Problem requirements:
Return the material below in full and exactly.

------

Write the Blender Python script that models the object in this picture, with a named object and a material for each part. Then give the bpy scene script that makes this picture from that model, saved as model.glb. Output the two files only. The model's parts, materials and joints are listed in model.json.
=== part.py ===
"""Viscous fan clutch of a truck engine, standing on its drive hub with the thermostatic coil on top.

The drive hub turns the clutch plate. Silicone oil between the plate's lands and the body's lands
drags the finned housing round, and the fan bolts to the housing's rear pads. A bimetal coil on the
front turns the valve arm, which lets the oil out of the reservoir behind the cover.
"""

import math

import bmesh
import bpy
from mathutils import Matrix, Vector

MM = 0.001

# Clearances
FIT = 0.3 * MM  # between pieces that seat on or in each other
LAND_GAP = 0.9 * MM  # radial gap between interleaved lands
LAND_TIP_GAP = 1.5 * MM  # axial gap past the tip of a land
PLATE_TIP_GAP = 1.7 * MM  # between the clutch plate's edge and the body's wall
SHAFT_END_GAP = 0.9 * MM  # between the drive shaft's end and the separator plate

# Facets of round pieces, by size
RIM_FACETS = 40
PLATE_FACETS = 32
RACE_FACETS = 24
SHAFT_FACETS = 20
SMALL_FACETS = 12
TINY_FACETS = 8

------

Solution for this task:
Write the Blender Python script that models the object in this picture, with a named object and a material for each part. Then give the bpy scene script that makes this picture from that model, saved as model.glb. Output the two files only. The model's parts, materials and joints are listed in model.json.
=== part.py ===
"""Viscous fan clutch of a truck engine, standing on its drive hub with the thermostatic coil on top.

The drive hub turns the clutch plate. Silicone oil between the plate's lands and the body's lands
drags the finned housing round, and the fan bolts to the housing's rear pads. A bimetal coil on the
front turns the valve arm, which lets the oil out of the reservoir behind the cover.
"""

import math

import bmesh
import bpy
from mathutils import Matrix, Vector

MM = 0.001

# Clearances
FIT = 0.3 * MM  # between pieces that seat on or in each other
LAND_GAP = 0.9 * MM  # radial gap between interleaved lands
LAND_TIP_GAP = 1.5 * MM  # axial gap past the tip of a land
PLATE_TIP_GAP = 1.7 * MM  # between the clutch plate's edge and the body's wall
SHAFT_END_GAP = 0.9 * MM  # between the drive shaft's end and the separator plate

# Facets of round pieces, by size
RIM_FACETS = 40
PLATE_FACETS = 32
RACE_FACETS = 24
SHAFT_FACETS = 20
SMALL_FACETS = 12
TINY_FACETS = 8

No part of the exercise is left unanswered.